SwatchIt takes a lot to truly shake up the watch world.
Apple is attempting to do it with the Apple Watch, due out next year.
But before the Apple Watch was announced, another well-known brand captured the attention of the horological universe in dramatic fashion.
It was Swatch.
Yes, Swatch - maker of all those witty plastic timepieces that everyone wore in the 1980s, and that still have a following in both low and high places today.
Swatch is actually the Swatch Group, which includes names such as Omega, Breguet, and Rado. It's a huge force in Swiss watchmaking and, with the creation of the Swatch brand several decades ago, is often credited with saving that country's watch industry in the face of an onslaught of inexpensive quartz timepieces from Asia.
CREATING A SENSATION
The watch is the Sistem51 - an innovative and radically new automatic timepiece that's purely Swiss and purely Swatch.
The Sistem51 only costs $150 and went on sale in the US late this year. It created a sensation at the big annual watch show in Basel in 2013.
"Jaws dropped," said Carlo Giordanetti, Swatch's Creative Director. "No one thought it would be possible."
So what exactly did Swatch manage to achieve with Sistem51?
It reduced the number of parts in the movement to 51, about half of what a typical automatic watch requires.
An automatic movement is powered by the movement of the wearer. The finest watches in the world are automatics, costing tens and even hundreds of thousands. Their movements - complicated miniature machines - are a source of fascination to watch collectors and enthusiasts.
There are plenty of cheap automatics out there. You can pick up a perfectly good one for less than $100. It won't be anything to write home about, but it won't need a new battery every few years, either.
And it won't be as innovative as Sistem51.
"51 became a target," said Giordanetti, who has been with Swatch since 1987. " It was a challenge for our engineers to get the same number of components in an automatic as in a quartz."
ELIMINATING COMPLICATION
The overriding goal was to eliminate complexity. For the record, complications are what the traditional Swiss watch industry thrives on. More complications can make for a far more valuable and desirable watch. Quartz watches, by contrast, are fairly simple: they use a quartz crystal and electric oscillation to generate very precise timekeeping.
Automatic watches use mechanical action to wind a mainspring, which powers the timekeeping function.
There's no fastidious watchmaker laboring over a bench with tiny tools and a sure, practiced hand producing the Sistem51. Instead, there are robots. The entire assembly process is automated. The movement is constructed around a single, central screw.
No shortage of traditional watchmaker know-how went into creating the watch, according to Giordanetti. It was, however, updated, forward-thinking know-how.

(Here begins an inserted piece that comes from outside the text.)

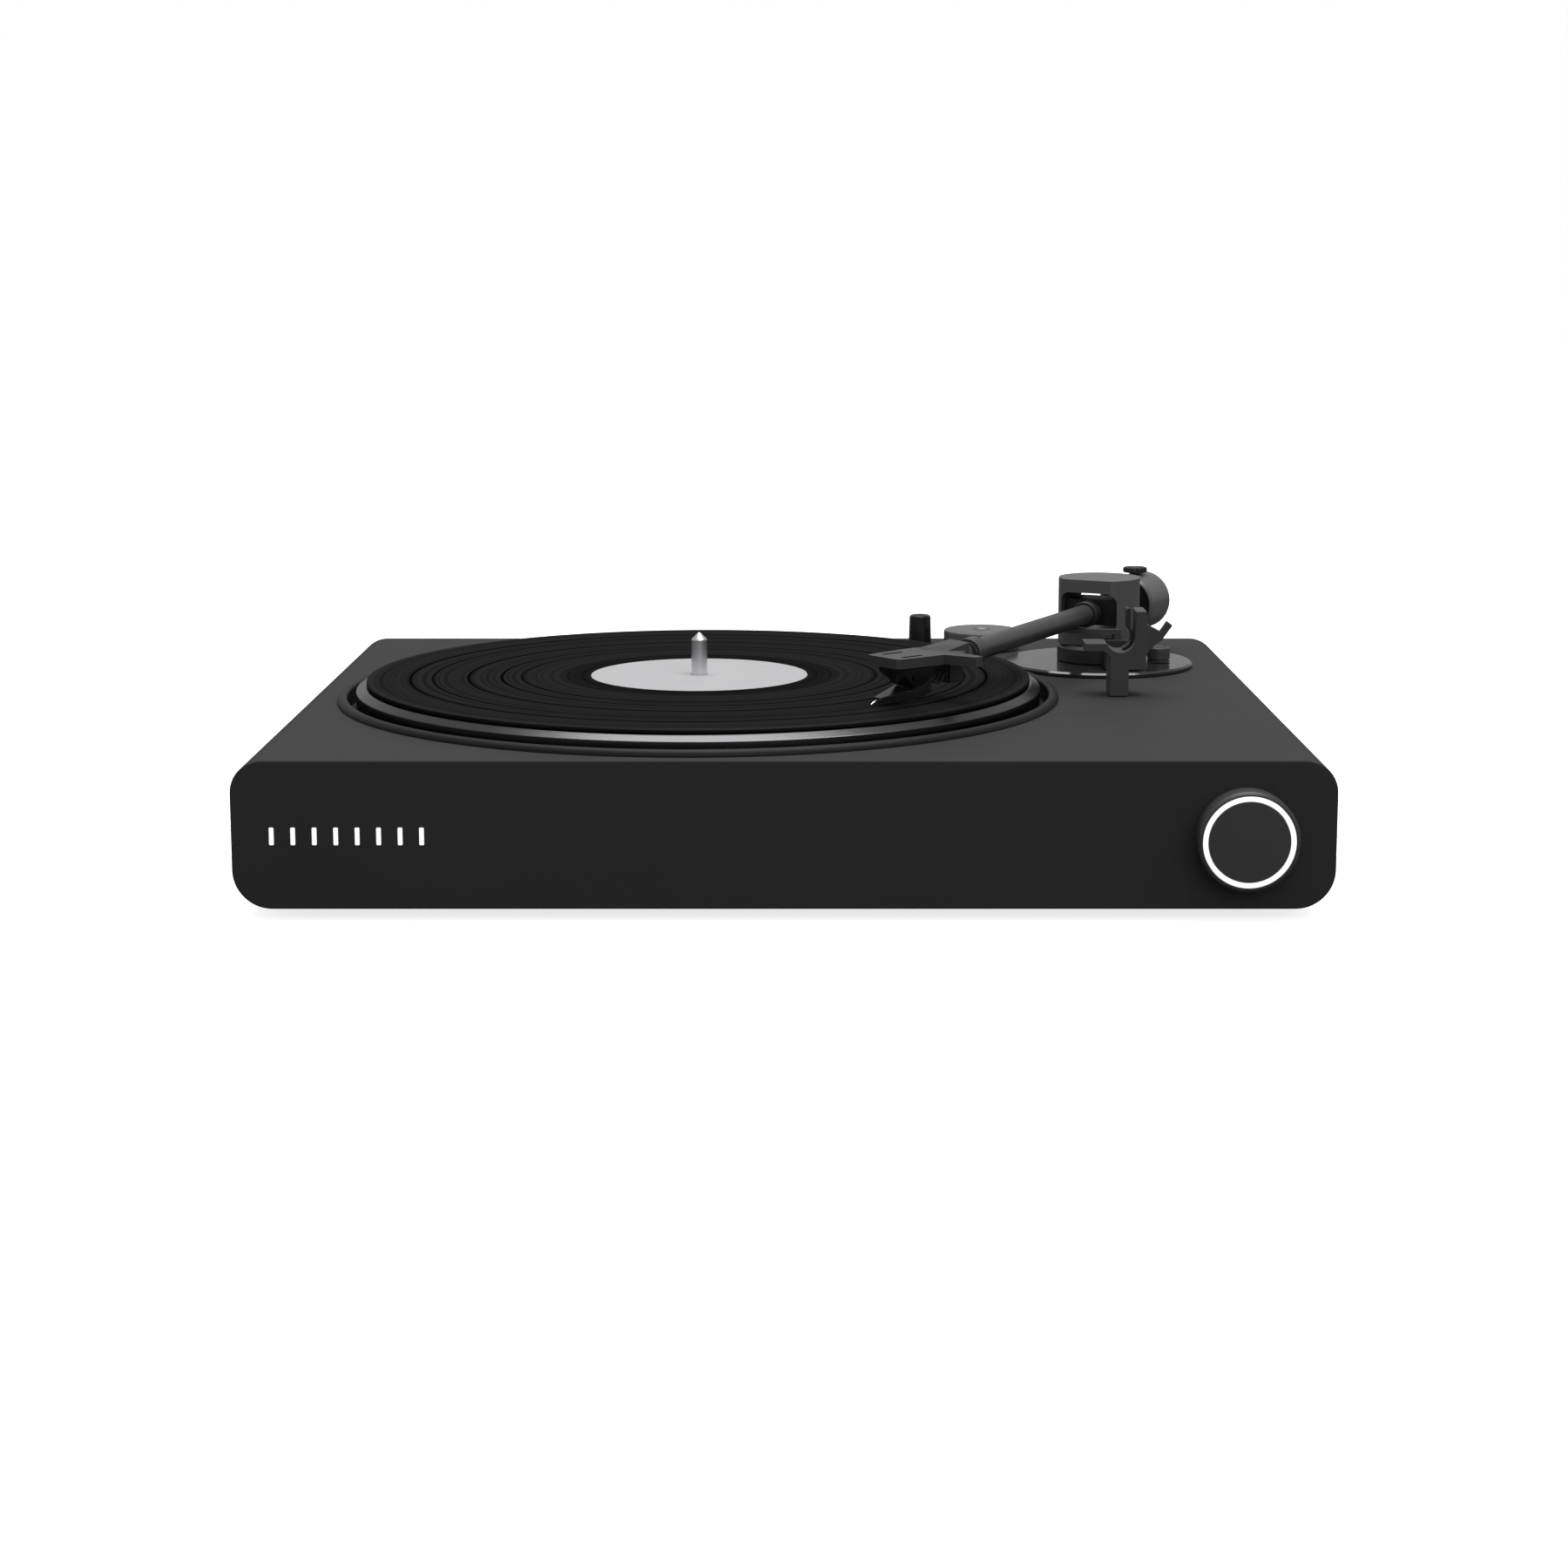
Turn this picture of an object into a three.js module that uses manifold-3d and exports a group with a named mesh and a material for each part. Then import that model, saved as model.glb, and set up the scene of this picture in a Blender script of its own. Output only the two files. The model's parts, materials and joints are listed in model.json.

"There were 25 to 35 young people involved, all from watchmaking families," he said. "No other brand could have done this."
Swatch
The traditional Swiss watch industry is doing quite well these days, supported by global demand for luxury timepieces from Rolex, Patek Philippe, and other big names. It's all about automatics, so Swatch saw an opportunity to use its heft to introduce something radically new into this market - all while keeping intact the brand's affection for whimsy and irreverence.
IT'S NOT ABOUT SHOWING OFF
"It was an innocent provocation," Giordanetti said of the roll-out of Sistem51 in Basel in 2013.
But it was more than that. "It was emotional," the Swatch veteran added.
Apart from watchmaking innovation, Sistem51 also represents another core Swatch value: cheerful unpretentiousness.
"It's not about showing off," Giordanetti explained. "It's all about lightness. A Swatch collector wants to look at his or her watch and smile two or three times a day."
The current lineup of Sistem51 watches - there are four - has a face design vaguely evocative of astronomy, emulating the arrangement of the movement. The movement itself can been seen in action through a clear caseback (it's hermetically sealed and doesn't require servicing). Swatch
I tried all four and decided that I liked the "Sistem Blue" version with a soft, silicon strap best ("Sistem Black," with a simple black leather strap, is the most conservative, while "Sistem White" and its festive aesthetic is the least serious; "Sistem Red" is Sistem Blue in a hotter color). I sported a Swatch for several years back in the 1990s and was immediately reminded by Sistem Blue of how light and easy these watches are to wear.
Swatch
"You can hide it," Giordanetti said, and he's right. This isn't a watch that will live on display below your shirt cuff. It's the farthest thing from a chunky, stainless-steel dive watch you can get. It's the anti-Rolex Submariner. But like the Rolex, it's still a completely Swiss watch.
And at $150, it's also the most affordable all-new, super-innovative all-Swiss movement you can lay your hands on.
It's obviously not for everybody - the translucent plastic case is very Swatch and will compel some to compare the Sistem51 to a toy. But there will be more examples to choose from in 2015, according to Giordanetti. Slightly less witty face designs are on the horizon. You could wear these Swatches with business suits.
Sistem51 is a piece of watchmaking history, as important as the arrival of Swatch quartzes were in the 1980s. The Apple Watch will be a big deal. But Apple isn't the only innovator in watches these days!